Will you quote precisely the lines that run from the top of the material below to the line containing "np.broadcast_to(v, grid) for", both ends included?

==== Information provided ====

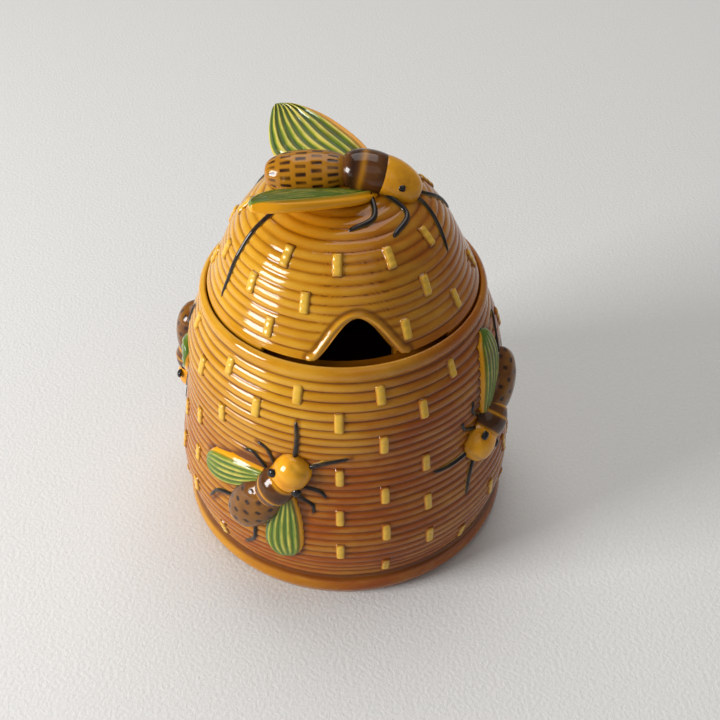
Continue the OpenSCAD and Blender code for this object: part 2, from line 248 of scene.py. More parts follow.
def sheet(points, wrap=False, **marks):
    """A grid of points with its faces, and its marks spread over the grid."""
    grid = points.shape[:2]
    return points, quads(*grid, wrap=wrap), {key: np.broadcast_to(v, grid) for key, v in marks.items()}


def join_parts(parts):
    """Stacks (points, faces, marks) parts into one."""
    points, faces, marks, n = [], [], {}, 0
    for p, f, m in parts:
        points.append(p.reshape(-1, 3))
        faces.extend((f + n).tolist())
        for key, v in m.items():
            marks.setdefault(key, []).append(v.ravel())
        n += len(points[-1])
    return np.concatenate(points), faces, {k: np.concatenate(v) for k, v in marks.items()}


def ringed_mesh(name, turn, rows):
    """A skin round the Z axis through rows of (radius, height, pooled glaze and painted shade, crest)."""
    r, z, pool, crest = (np.array([np.broadcast_to(row[i], turn.shape) for row in rows]) for i in range(4))
    return mesh_from(name, *sheet(around(turn, r, z), wrap=True, pool=pool, crest=crest))


def add_piece(name, mesh, material, body, nodes):
    """Links a piece that rides on a body and replaces its nodes."""
    piece = bpy.data.objects.new(name, mesh)
    bpy.context.scene.collection.objects.link(piece)
    piece.data.materials.clear()
    piece.data.materials.append(material)
    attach(piece, body)
    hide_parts(*nodes)


# Shader arithmetic

class Socket:
    """A shader value that takes part in Python arithmetic."""

    def __init__(self, glaze, link):
        self.glaze, self.link = glaze, link

    def _math(self, op, *others):
        return self.glaze.math(op, self, *others)

    def __add__(self, o): return self._math("ADD", o)
    def __radd__(self, o): return self._math("ADD", o)
    def __sub__(self, o): return self._math("SUBTRACT", o)
    def __rsub__(self, o): return self.glaze.math("SUBTRACT", o, self)
    def __mul__(self, o): return self._math("MULTIPLY", o)
    def __rmul__(self, o): return self._math("MULTIPLY", o)


class Glaze:
    """A material under construction."""

    def __init__(self, name):
        self.material = bpy.data.materials.new(name)
        self.material.use_nodes = True
        self.tree = self.material.node_tree
        self.shader = self.tree.nodes["Principled BSDF"]

    def node(self, kind, inputs=None, **settings):
        """Adds any node with its settings and inputs; a Socket is linked, anything else is set."""
        node = self.tree.nodes.new(kind)
        for key, value in settings.items():
            setattr(node, key, value)
        for key, value in (inputs or {}).items():
            self.feed(node.inputs[key], value)
        return node

    def feed(self, socket, value):
        """Links a Socket; sets anything else, and a colour with its alpha."""
        if isinstance(value, Socket):
            self.tree.links.new(value.link, socket)
        elif socket.type == "RGBA":
            socket.default_value = (*value, 1.0)
        else:
            socket.default_value = value

    def math(self, op, *values, clamp=False):
        node = self.node("ShaderNodeMath", operation=op, use_clamp=clamp)
        for socket, value in zip(node.inputs, values):
            self.feed(socket, value)
        return Socket(self, node.outputs[0])

    def clamp(self, value):
        return self.math("ADD", value, 0.0, clamp=True)

    def ramp(self, value, low, high):
        """Eases from 0 to 1 as value goes from low to high."""
        node = self.node("ShaderNodeMapRange", interpolation_type="SMOOTHSTEP",
                         inputs={"Value": value, "From Min": low, "From Max": high})
        return Socket(self, node.outputs["Result"])

    def mark(self, name):
        return Socket(self, self.node("ShaderNodeAttribute", attribute_name=name).outputs["Fac"])

    def place(self):
        return Socket(self, self.node("ShaderNodeTexCoord").outputs["Object"])

    def place_xyz(self):
        node = self.node("ShaderNodeSeparateXYZ", inputs={"Vector": self.place()})
        return [Socket(self, output) for output in node.outputs]

    def noise(self, scale, detail=2.0, rough=0.5, stretch=(1, 1, 1), shift=(0, 0, 0)):
        mapping = self.node("ShaderNodeMapping",
                            inputs={"Vector": self.place(), "Scale": stretch, "Location": shift})
        node = self.node("ShaderNodeTexNoise", inputs={"Vector": Socket(self, mapping.outputs[0]),
                                                       "Scale": scale, "Detail": detail, "Roughness": rough})
        return Socket(self, node.outputs["Fac"])

    def mix(self, factor, a, b):
        """Colour a, going over to b as the factor goes from 0 to 1."""
        node = self.node("ShaderNodeMix", data_type="RGBA", clamp_factor=True)
        for socket, value in ((node.inputs[0], factor), (node.inputs[6], a), (node.inputs[7], b)):
            self.feed(socket, value)
        return Socket(self, node.outputs[2])

    def finish(self, colour, roughness, bump, bump_depth=0.0002, coat=COAT):
        inputs = self.shader.inputs
        self.feed(inputs["Base Color"], colour)
        self.feed(inputs["Roughness"], roughness)
        inputs["IOR"].default_value = GLAZE_IOR
        inputs["Specular IOR Level"].default_value = SPECULAR
        inputs["Coat Weight"].default_value = coat
        inputs["Coat Roughness"].default_value = COAT_ROUGHNESS
        node = self.node("ShaderNodeBump", inputs={"Height": bump, "Distance": bump_depth,
                                                   "Strength": BUMP_STRENGTH})
        self.tree.links.new(node.outputs[0], inputs["Normal"])
        return self.material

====

◆ Task response:
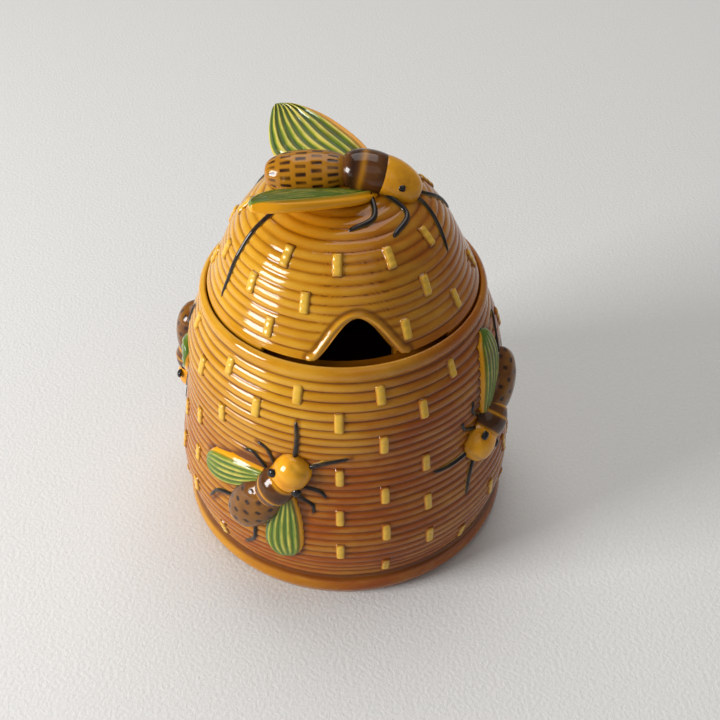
Continue the OpenSCAD and Blender code for this object: part 2, from line 248 of scene.py. More parts follow.
def sheet(points, wrap=False, **marks):
    """A grid of points with its faces, and its marks spread over the grid."""
    grid = points.shape[:2]
    return points, quads(*grid, wrap=wrap), {key: np.broadcast_to(v, grid) for key, v in marks.items()}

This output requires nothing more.